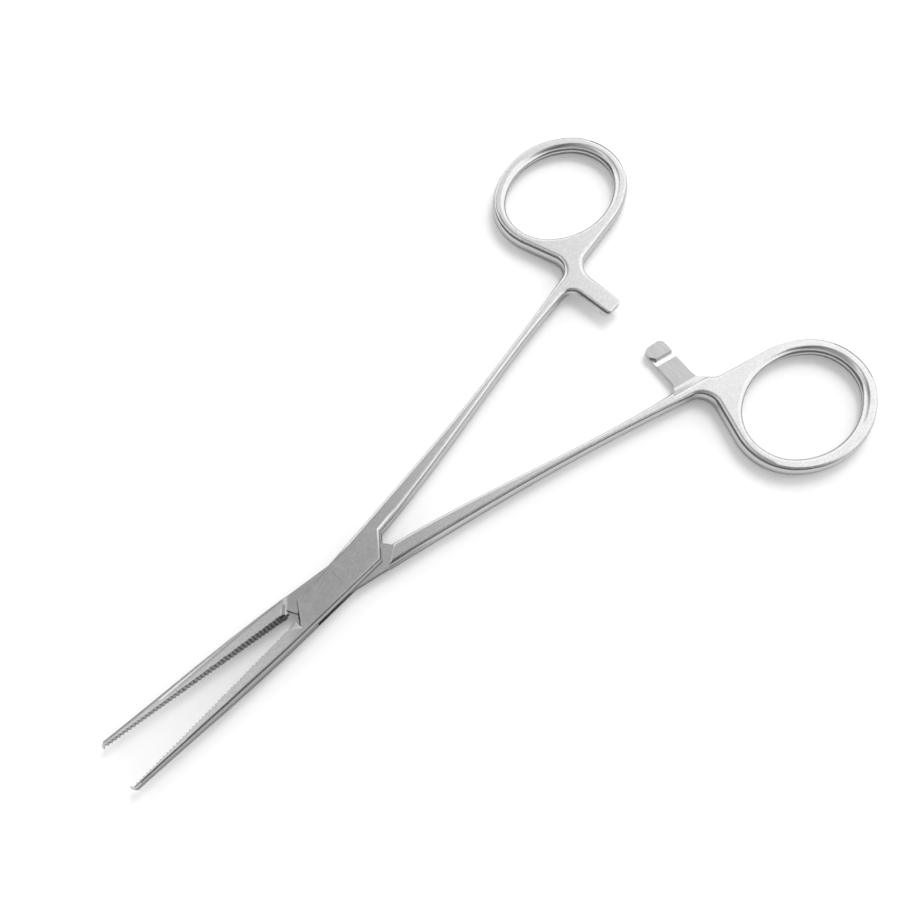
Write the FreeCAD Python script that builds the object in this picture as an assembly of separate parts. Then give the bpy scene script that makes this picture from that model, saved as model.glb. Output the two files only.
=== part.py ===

...

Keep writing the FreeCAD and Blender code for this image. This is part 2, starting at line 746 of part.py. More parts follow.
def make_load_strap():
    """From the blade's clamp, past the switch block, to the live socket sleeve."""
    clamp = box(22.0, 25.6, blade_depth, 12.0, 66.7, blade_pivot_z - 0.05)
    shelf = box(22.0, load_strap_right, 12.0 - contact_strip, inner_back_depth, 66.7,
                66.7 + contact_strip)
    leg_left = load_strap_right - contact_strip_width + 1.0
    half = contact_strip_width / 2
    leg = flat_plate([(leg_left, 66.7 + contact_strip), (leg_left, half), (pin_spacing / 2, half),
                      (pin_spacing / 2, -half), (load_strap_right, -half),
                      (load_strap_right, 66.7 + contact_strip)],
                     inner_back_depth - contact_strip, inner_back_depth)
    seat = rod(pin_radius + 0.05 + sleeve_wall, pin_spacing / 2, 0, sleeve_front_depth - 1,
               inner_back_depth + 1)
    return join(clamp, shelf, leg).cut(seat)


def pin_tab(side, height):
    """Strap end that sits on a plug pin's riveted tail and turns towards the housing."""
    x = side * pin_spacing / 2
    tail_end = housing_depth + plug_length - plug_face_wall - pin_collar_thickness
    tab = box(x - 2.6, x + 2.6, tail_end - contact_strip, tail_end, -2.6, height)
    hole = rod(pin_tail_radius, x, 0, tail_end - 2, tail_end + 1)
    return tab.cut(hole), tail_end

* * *

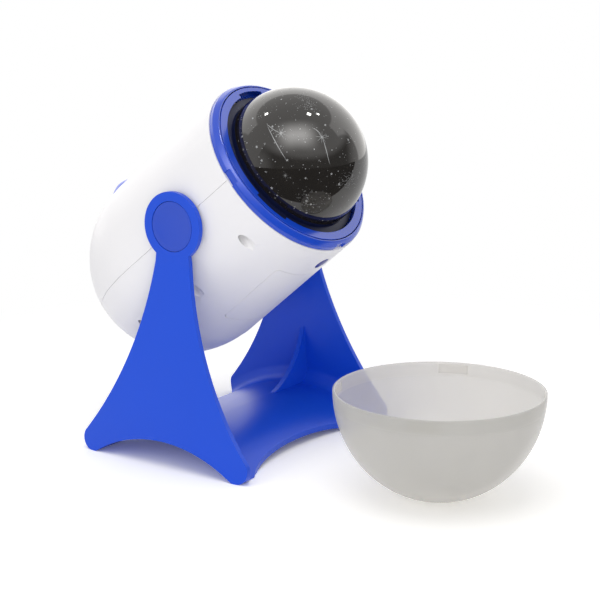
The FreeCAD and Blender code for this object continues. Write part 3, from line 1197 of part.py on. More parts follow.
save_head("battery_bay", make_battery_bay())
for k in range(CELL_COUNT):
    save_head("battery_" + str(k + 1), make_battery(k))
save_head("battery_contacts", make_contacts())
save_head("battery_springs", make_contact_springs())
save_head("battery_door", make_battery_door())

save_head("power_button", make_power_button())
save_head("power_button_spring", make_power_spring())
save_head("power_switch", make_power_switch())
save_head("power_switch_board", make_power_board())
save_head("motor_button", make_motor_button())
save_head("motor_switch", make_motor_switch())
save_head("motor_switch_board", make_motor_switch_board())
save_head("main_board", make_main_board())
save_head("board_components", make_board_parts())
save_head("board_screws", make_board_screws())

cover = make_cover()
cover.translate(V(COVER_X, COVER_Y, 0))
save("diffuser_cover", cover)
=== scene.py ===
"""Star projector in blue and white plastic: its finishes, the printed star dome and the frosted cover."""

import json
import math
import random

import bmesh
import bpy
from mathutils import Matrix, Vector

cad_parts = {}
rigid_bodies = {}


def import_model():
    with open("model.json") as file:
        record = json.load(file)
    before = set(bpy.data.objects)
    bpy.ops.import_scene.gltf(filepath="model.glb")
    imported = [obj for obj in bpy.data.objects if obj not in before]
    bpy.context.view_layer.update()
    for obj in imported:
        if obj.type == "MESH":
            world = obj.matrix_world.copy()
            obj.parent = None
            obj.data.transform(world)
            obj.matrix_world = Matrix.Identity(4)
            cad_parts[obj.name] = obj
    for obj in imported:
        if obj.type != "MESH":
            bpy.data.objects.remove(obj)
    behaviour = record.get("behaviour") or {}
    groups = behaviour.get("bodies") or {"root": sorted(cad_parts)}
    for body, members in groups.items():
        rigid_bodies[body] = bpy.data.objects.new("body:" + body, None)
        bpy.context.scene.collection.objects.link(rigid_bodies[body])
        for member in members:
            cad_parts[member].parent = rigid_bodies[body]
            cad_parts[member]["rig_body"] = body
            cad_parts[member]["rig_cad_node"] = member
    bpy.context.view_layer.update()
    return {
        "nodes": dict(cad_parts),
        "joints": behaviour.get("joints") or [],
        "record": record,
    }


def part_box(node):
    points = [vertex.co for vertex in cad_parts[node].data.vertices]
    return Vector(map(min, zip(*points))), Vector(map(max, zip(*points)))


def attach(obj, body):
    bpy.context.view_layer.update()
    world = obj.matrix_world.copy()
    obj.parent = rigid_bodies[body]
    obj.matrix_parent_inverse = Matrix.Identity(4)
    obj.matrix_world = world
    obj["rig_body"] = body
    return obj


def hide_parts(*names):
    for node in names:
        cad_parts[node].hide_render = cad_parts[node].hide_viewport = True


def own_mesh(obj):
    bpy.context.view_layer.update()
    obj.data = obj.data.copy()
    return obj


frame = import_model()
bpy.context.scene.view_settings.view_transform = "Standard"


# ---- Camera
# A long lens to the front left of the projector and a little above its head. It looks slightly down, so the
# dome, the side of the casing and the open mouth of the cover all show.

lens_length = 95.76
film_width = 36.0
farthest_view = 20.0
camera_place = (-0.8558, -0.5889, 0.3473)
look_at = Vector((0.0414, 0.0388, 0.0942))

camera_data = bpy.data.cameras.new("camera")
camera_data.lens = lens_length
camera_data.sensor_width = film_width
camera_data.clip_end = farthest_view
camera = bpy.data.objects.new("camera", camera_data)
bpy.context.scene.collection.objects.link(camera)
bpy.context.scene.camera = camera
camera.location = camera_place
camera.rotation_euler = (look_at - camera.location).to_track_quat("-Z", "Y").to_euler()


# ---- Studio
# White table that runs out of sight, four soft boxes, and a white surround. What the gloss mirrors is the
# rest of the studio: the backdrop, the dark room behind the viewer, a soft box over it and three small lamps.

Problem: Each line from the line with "cad_parts[node].hide_render = cad_parts[node].hide_viewport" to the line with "# rest of the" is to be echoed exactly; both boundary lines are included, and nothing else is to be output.

Solution to this task:
        cad_parts[node].hide_render = cad_parts[node].hide_viewport = True


def own_mesh(obj):
    bpy.context.view_layer.update()
    obj.data = obj.data.copy()
    return obj


frame = import_model()
bpy.context.scene.view_settings.view_transform = "Standard"


# ---- Camera
# A long lens to the front left of the projector and a little above its head. It looks slightly down, so the
# dome, the side of the casing and the open mouth of the cover all show.

lens_length = 95.76
film_width = 36.0
farthest_view = 20.0
camera_place = (-0.8558, -0.5889, 0.3473)
look_at = Vector((0.0414, 0.0388, 0.0942))

camera_data = bpy.data.cameras.new("camera")
camera_data.lens = lens_length
camera_data.sensor_width = film_width
camera_data.clip_end = farthest_view
camera = bpy.data.objects.new("camera", camera_data)
bpy.context.scene.collection.objects.link(camera)
bpy.context.scene.camera = camera
camera.location = camera_place
camera.rotation_euler = (look_at - camera.location).to_track_quat("-Z", "Y").to_euler()


# ---- Studio
# White table that runs out of sight, four soft boxes, and a white surround. What the gloss mirrors is the
# rest of the studio: the backdrop, the dark room behind the viewer, a soft box over it and three small lamps.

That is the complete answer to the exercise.